Medikamententests an Demenzkranken:Die Grenzen der Selbstbestimmung

Demenzkranke werden zum Forschungsobjekt gemacht. Das ist nicht nur unverantwortlich, sondern auch unnötig. Sogar die Pharmaindustrie sieht das so.

Kommentar von Jan Heidtmann

An Demenz Erkrankte als Probanden für andere - dem hat der Bundestag nun zugestimmt. Das klingt brutal, und das ist es auch. Jeder, der einmal einen Demenzkranken über längere Zeit erlebt hat, weiß, wie zerbrechlich solch ein Mensch geworden ist. Oft steckt er voller Ängste; sie lauern hinter jeder Ecke, die er nicht mehr kennt, hinter jedem Gesicht, das wieder einmal neu für ihn ist. Ein solcher Mensch wirkt bedürftig nach Schutz, so, wie es nicht einmal ein Neugeborenes tut.

Anlass für die Abstimmung war eine neue Verordnung der EU, an die Bundesgesundheitsminister Hermann Gröhe (CDU) das deutsche Arzneimittelgesetz anpassen will.
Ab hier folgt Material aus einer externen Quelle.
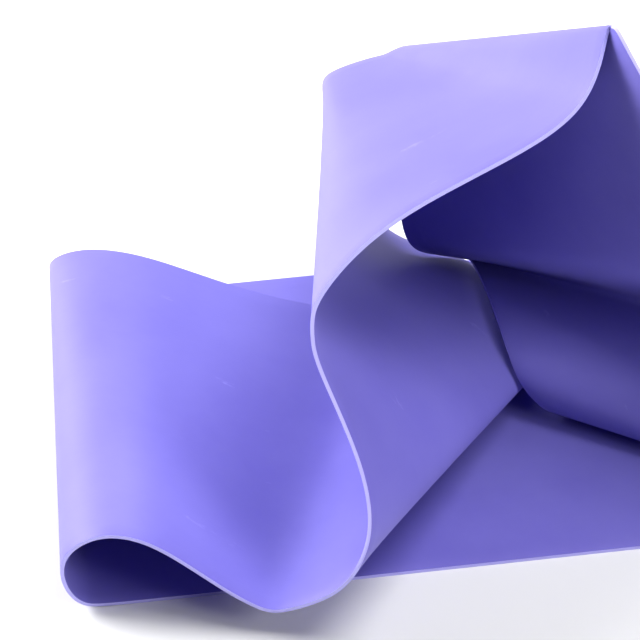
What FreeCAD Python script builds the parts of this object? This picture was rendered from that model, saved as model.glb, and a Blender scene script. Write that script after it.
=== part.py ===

Notwendig wäre das nicht, Deutschland könnte auch bei seiner strikten Regelung bleiben: Die lässt nur dann Medikamententests an Demenzkranken zu, wenn die Probanden selbst davon einen Nutzen haben und der Betreuer zustimmt. Wie prekär die Gesetzesvorlage ist, über die sie entscheiden, das war den meisten Parlamentariern klar. Der Streit um die Medikamententests geht quer durch die Parteien, die Abstimmung musste zweimal verschoben werden; zuletzt im Sommer, weil Hunderte Abgeordnete Änderungen anmeldeten.

All das sind Signale dafür, dass es hier um eine der großen Fragen geht, auf die es meist keine eindeutige Antwort gibt. Der Bundestag hat dieses Dilemma ernst genommen. Dadurch, dass am Mittwoch noch einmal intensiv darüber debattiert wurde, und auch dadurch, dass bei einer ersten Abstimmung der Fraktionszwang aufgehoben wurde. Trotzdem ist das Ergebnis unverantwortlich.

Demenzkranke werden zum Forschungsobjekt gemacht

Gröhe will den vorhandenen Schutz aufweichen, um der Forschung mehr Spielraum zu verschaffen. Dabei geht es vor allem um Medikamente für schwer an Demenz erkrankte Menschen. Das wäre ein Argument, einige Wissenschaftler sehen das auch so. Das Gros der Mediziner aber, darunter die Bundesärztekammer, kann offenbar keinen besonderen Nutzen in diesen Untersuchungen erkennen. Noch schwerer wiegt die Haltung der Pharmaindustrie, die diese Forschung an Demenzkranken nicht für notwendig hält. Sähe sie eine Möglichkeit, so neue Medikamente zu entwickeln, wäre sie aber die erste, die sich für eine Gesetzesänderung ausgesprochen hätte. Gröhe, so scheint es, stützt sein Vorhaben vor allem auf die Meinung einiger Wissenschaftler, denen er vertraut.

Abseits vom Sinn der Tests stellt sich die Frage, wie weit der Wille eines Menschen reicht. Gröhe argumentiert mit der Selbstbestimmung: Aufgeklärt von einem Arzt und bei vollem Bewusstsein könne jeder selbst über eine Teilnahme an den Tests entscheiden. Dieses Prinzip mag vielleicht bei Organspenden funktionieren. Dort ist, um es zynisch zu sagen, der Deal klar: Bin ich tot, dürfen mir Organe entnommen werden. Doch wenn ein heute gesunder Mensch in 25 Jahren an Demenz erkrankt, wie sieht dann die Forschung aus? Was für Medikamente werden dann getestet? In diesem Ungefähren sollte auch die Selbstbestimmung ihre Grenze haben.